## AIM
For the material that follows, list every line containing the word "this".

------------------------------------------------------------------------

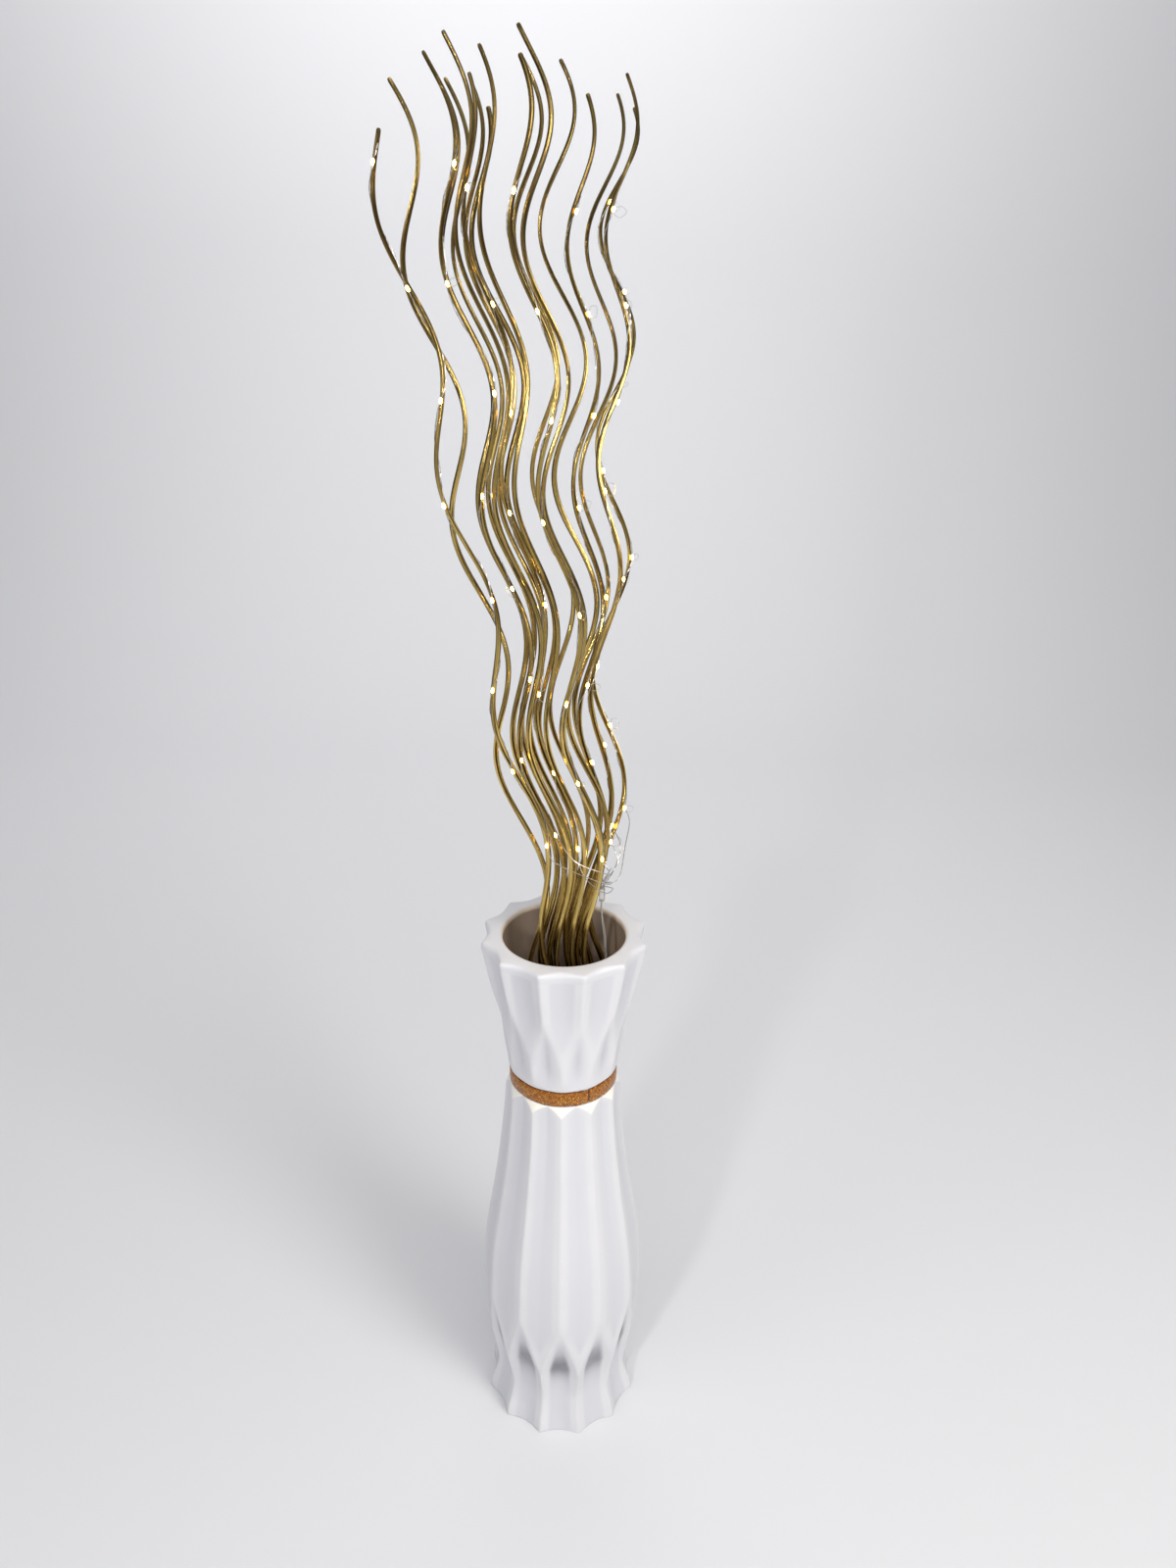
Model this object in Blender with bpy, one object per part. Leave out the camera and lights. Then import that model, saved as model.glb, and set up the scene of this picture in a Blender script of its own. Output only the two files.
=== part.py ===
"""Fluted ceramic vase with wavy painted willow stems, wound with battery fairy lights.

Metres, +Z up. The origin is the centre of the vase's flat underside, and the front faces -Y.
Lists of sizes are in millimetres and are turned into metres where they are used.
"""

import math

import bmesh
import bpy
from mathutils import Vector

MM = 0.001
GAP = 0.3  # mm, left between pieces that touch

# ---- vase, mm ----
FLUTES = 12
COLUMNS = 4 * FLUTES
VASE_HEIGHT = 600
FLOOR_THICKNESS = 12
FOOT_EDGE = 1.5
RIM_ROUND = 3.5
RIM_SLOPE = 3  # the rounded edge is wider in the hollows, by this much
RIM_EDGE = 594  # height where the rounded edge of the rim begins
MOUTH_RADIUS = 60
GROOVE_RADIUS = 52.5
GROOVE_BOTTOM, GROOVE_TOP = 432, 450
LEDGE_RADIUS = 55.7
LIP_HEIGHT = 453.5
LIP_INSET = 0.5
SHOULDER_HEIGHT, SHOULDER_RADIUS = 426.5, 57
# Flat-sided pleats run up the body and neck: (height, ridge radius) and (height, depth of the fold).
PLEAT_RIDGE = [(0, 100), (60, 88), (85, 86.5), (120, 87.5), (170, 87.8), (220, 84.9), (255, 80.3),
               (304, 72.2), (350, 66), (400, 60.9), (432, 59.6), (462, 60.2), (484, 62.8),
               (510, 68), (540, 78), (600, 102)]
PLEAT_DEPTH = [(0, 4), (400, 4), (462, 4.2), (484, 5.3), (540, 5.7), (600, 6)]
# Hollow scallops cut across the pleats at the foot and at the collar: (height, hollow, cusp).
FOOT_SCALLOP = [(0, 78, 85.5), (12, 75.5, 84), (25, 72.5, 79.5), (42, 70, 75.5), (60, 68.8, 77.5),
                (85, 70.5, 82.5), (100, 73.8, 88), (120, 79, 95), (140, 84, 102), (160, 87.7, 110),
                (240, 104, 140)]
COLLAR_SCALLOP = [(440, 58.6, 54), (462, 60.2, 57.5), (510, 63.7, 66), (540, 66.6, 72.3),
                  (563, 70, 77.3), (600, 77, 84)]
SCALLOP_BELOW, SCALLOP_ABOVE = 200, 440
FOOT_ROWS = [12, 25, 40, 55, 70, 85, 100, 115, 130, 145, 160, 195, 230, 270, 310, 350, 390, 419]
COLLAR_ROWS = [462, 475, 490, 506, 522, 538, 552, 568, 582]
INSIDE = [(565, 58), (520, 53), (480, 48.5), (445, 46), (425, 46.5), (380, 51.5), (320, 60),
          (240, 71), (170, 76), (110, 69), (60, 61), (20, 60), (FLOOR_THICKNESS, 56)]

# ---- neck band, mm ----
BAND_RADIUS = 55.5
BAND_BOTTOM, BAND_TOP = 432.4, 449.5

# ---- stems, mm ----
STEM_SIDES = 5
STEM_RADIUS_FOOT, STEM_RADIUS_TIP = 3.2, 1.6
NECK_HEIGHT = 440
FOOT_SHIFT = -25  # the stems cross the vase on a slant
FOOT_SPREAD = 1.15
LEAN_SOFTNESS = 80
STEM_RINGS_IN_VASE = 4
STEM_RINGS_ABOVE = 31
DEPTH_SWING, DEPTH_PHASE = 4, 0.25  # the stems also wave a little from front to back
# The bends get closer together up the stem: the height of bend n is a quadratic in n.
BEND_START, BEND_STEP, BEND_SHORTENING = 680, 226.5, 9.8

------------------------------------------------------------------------

## SOLVED PROBLEM
Model this object in Blender with bpy, one object per part. Leave out the camera and lights. Then import that model, saved as model.glb, and set up the scene of this picture in a Blender script of its own. Output only the two files.
RIM_SLOPE = 3  # the rounded edge is wider in the hollows, by this much